** start of MATERIAL **

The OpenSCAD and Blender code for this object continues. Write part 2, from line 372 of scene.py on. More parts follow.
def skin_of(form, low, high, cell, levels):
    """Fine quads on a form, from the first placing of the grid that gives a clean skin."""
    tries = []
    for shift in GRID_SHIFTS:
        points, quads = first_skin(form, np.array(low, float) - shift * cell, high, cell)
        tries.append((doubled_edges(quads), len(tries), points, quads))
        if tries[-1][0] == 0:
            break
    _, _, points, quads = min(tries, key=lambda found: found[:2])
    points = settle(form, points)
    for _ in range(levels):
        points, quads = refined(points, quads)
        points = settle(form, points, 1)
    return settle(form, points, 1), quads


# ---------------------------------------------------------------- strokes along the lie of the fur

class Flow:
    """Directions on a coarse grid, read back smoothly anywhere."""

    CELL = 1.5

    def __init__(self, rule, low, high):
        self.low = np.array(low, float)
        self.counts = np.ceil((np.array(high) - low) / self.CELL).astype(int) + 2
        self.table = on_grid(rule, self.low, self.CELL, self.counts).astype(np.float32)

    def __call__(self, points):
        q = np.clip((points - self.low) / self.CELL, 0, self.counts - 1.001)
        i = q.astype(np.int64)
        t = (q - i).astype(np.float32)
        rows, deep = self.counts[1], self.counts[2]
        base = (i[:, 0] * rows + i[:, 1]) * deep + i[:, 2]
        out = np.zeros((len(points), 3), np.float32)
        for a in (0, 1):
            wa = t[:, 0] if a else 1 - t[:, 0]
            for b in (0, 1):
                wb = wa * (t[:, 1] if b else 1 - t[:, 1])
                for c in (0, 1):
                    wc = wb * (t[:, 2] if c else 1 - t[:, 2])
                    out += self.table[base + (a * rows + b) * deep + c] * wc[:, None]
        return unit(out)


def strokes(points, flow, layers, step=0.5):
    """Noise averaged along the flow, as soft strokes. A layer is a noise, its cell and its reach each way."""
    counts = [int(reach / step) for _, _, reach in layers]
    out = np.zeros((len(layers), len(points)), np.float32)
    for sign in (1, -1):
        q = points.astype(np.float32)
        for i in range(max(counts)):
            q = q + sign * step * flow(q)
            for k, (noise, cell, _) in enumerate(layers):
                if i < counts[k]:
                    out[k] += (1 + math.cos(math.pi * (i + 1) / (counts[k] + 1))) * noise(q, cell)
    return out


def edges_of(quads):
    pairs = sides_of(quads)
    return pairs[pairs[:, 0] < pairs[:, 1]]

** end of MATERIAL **

**STATED TASK**
Pick out every line with the string "from" and copy it.

**FINAL RESULT**
The OpenSCAD and Blender code for this object continues. Write part 2, from line 372 of scene.py on. More parts follow.
    """Fine quads on a form, from the first placing of the grid that gives a clean skin."""